Defendant alleges that since plaintiff made mention of the contract between Accardi and defendant, attaching the contract to the motion to strike did not introduce evidence outside the pleadings. In addition, defendant claims that even if the court does not consider the attached contract, the motion should still be granted because plaintiff did not allege the underlying contract was written.
"The motion to strike . . . replaced the demurrer in our practice. Its function, like that which the demurrer served, is to test the legal sufficiency of a pleading." (Citations omitted.) Ferryman v. Groton, 212 Conn. 138, 142, 561 A.2d 432 (1989). "[The court] must examine the [pleading] . . . to determine whether the [nonmovant] . . . has stated a legally sufficient cause of action." (Citation omitted.) Wesson v. Milford, 5 Conn. App. 369, 372, 498 A.2d 505 (1985). In testing CT Page 11287 legal sufficiency, "the court will construe the pleading in a manner most favorable to the nonmovant by considering the factual allegations to be true. If the facts provable under the allegations support the existence of any possible cause of action or defense, the motion to strike must fail." (Citations omitted.) Levine v. Bess Paul Sigel Hebrew Academy, 39 Conn. Sup. 129,131, 471 A.2d 679 (Super.Ct. 1983).
"In ruling on a motion to strike, the court is limited to the facts alleged in the complaint." (Citation omitted.) Gordon v. Bridgeport Housing Auth., 208 Conn. 161, 170, 544 A.2d 1185 (1988). "[T]he court may not look outside the pleadings for facts not alleged." (Citation omitted.) Malizia v. Anderson, 42 Conn. Sup. 114,116, 602 A.2d 1076 (1991). "[A]lleging affirmative matter [in a motion to strike] makes it the equivalent of a "speaking motion to strike", which is not proper. The court cannot consider such extraneous material on a motion to strike." Connecticut State Oil Co. v. Carbone, 36 Conn. Sup. 181, 182-183,415 A.2d 771 (Super.Ct. 1979).
Plaintiff, in its revised complaint, claimed there was a contract between Accardi and defendant, but neither reproduced the alleged contract in the body of the complaint nor attached it as an exhibit thereto. Defendant bases his motion to strike on his claim that the contract between Accardi and himself was invalid. Defendant's claim relies on the contract itself which was attached to his motion as an exhibit.

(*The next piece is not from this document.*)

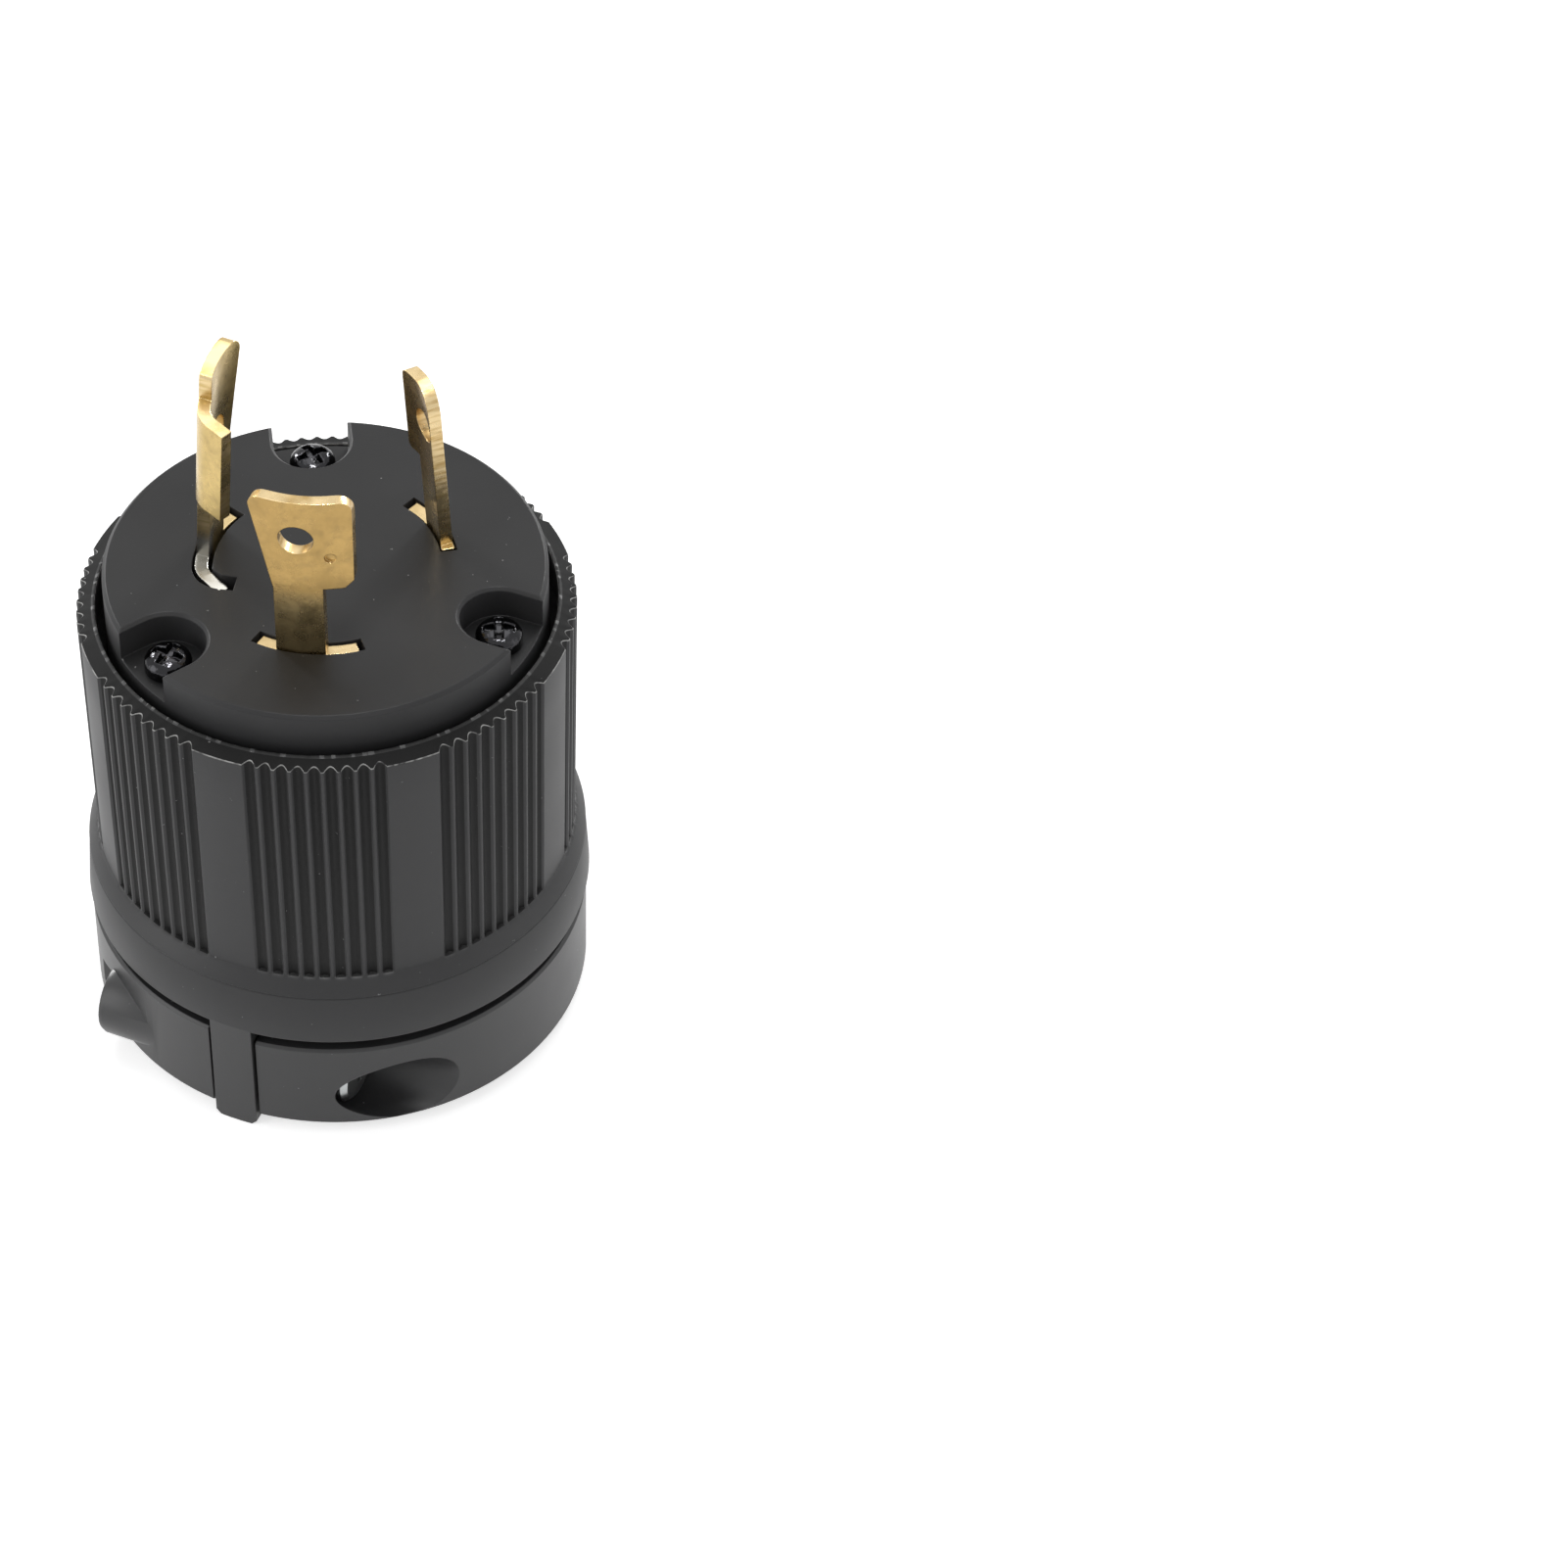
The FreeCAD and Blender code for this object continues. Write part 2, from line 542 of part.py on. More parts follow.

The introduction of the contract makes defendant's motion a "speaking motion to strike". Plaintiff's allegation that a contract existed must be put in a light most favorable to plaintiff. Such an allegation does not open the door for the defendant to introduce the contract and interpret its validity. As the court is confined to the facts alleged in the pleadings, it will be assumed, in ruling on the motion to strike, that a valid contract existed. Defendant is trying to accomplish, through a motion to strike, what is more appropriately accomplished by way of summary judgment. Because defendant has made a "speaking motion to strike", defendant's motion is denied.
So Ordered.
Dated at Stamford, Connecticut, this 22nd day of December, 1992.